If we have one, then we need to "secure" it. I prefer to let them do that. By simple laziness, and also to let them get the blame in case the broker is compromised. Nasty but nonetheless true.

In short: I prefer to pick a message from their queue, using a certificate for authentication.

silverdaz commented 7 years ago

Update: Jordi suggests to hook both message brokers, one from Spain and one from Sweden in a federated manner. That way, they could route messages to the swedish queue when necessary.

Juha is concerned about separating the components, so that if one is upgraded, we won't have issues with dependencies or incompatibilities.

It's important, and a solution is in AMQP (the Message Broker protocol). We're fine if both components, upgraded or not, do talk AMQP.

Implementing code that handles message exchange between message broker is, to me, redundant. That code would sit and wait for messages to drop in the queues and forward them to other queues. It introduces an extra layer which is good for security.

We are still very much in the discussion inside the LocalEGA Slack.

silverdaz commented 7 years ago

I am in favor of hooking our MQ to their MQ (including SSL communication).

That would be step 1. If this doesn't work, we then advise and think of a backup plan with ReST API calls.

Note: I already have some code for the ReST API, there is no effort to account for, here. Just that if we go for the MQ-linked-together solution, that code is then dormant.

silverdaz commented 7 years ago

Ok, after discussing with Oscar, I have bad and good news.

Bad news: CRG does not handle submissions, so there is no message containing submission data, like file and checksum paths.

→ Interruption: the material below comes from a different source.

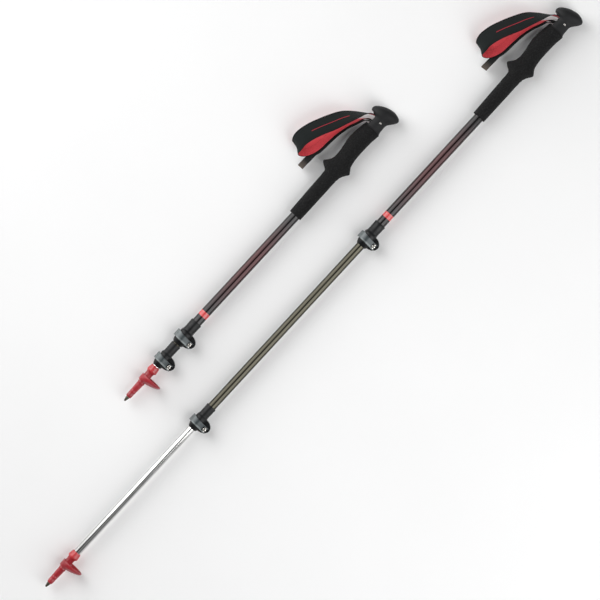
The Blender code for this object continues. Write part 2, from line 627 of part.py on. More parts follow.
def main():
    """Build the pair."""
    clear_scene()
    materials = make_materials()
    add_pole("right", materials, POLE_LENGTH, 0.0, stowed=False)
    add_pole("left", materials, STOWED_HEAD_END, POLE_SPACING, stowed=True)


main()
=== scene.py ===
"""Looks of a pair of three-section trekking poles with lever clamps.

Every sub-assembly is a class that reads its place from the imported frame, builds its fine
meshes and dresses them in procedural finishes. Lengths are in metres. A pole's own x runs
along the shaft from the tip to the top of the head; y points to the wrist-strap side and z up.
"""
import logging
import math
from dataclasses import dataclass
from enum import Enum
from typing import Sequence

import bmesh
import bpy
from mathutils import Matrix, Vector


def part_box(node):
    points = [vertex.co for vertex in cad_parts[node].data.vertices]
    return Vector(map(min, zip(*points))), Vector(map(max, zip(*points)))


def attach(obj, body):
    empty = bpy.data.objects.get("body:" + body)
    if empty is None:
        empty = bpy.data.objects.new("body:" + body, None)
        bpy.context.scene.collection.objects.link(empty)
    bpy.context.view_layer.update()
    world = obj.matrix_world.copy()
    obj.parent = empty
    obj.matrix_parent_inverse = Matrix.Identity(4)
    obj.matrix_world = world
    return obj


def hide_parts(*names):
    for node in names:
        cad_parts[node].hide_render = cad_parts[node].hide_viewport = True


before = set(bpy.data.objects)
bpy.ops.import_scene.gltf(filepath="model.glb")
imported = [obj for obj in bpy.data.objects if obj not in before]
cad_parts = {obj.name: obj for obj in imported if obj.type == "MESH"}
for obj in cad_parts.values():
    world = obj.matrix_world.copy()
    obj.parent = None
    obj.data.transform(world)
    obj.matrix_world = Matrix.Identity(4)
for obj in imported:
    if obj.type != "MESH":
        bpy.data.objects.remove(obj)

for leftover in ("Cube", "Light", "Camera"):
    if leftover in bpy.data.objects:
        bpy.data.objects.remove(bpy.data.objects[leftover])
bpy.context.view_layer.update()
LOG = logging.getLogger("trekking_poles")

MM = 0.001
Point = tuple[float, float]


class Side(Enum):
    """The two poles of the pair."""

    DRAWN_OUT = "right"
    PUSHED_IN = "left"


class Section(Enum):
    """The three telescoping sections of a pole."""

    UPPER = "upper"
    MIDDLE = "middle"
    LOWER = "lower"


# ------------------------------------------------------------------ materials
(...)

Good news: We designed one.

The message, as a first try, will look like this. It is JSON-formatted:

{
 "@class" : "eu.crg.ega.microservice.dto.message.WorkFlowCommandMessage",
 "header" : {
   "format" : null,
   "producer" : {
     "host" : null,
     "ip" : null,
     "application" : "workflow",
     "processId" : null,
     "userId" : null
   },
   "messageId" : null,
   "conversationId" : null,
   "idInSequence" : null,
   "timestamp" : null,
   "millisecToExpiration" : null,
   "replyTo" : null
 },
 "messageType" : "COMMAND",
 "command" : {
   "commandType" : "WORKFLOW",
   "version" : "v1"
 },
 "parameters" : null,
 "submissionId":"asdasd-asdasd-asdasd",
 "encryptedHash":"fdfssdfsdf",
 "unencryptedHash":"adasdas",
 "hashAlgorithm": "md5",
 "file": "/path/to/file",
 "filesize":1231313,
 "fileUpdatedTimestamp":"",
 "fileCreatedTimestamp":""
}

It contains some extra things I don't frankly care about, but Oscar said they will matter later. So, fair enough, we keep them.

All I care is:

Parameter Comment
submissionId Gotten from Central EGA
encryptedHash he wants to send as string, not a path to a file containing the hash string
unencryptedHash idem
hashAlgorithm which I made him add, in case we want to handle other/better algorithms
file a path relative to the inbox
filesize,
fileUpdatedTimestamp,
fileCreatedTimestamp,
etc...
for logging, I guess

I raise some concern about the file path relative to the inbox, in case we setup several inboxes (like a plain FTP one, and some other one for Bianca, for example)

The latter is part of issue #5 related to the inbox setup. Not the concern here.

viklund commented 7 years ago

The fileUpdatedTimestamp and fileCreatedTimestamp things are useful if they resubmit a few files with the same names (I don't understand why we need both), so we (or the user) can distinguish them.

silverdaz commented 7 years ago

We still need a discussion to settle all those bits. What we need in the message. I leave it for the moment and I'll work on some JSON that I concoct.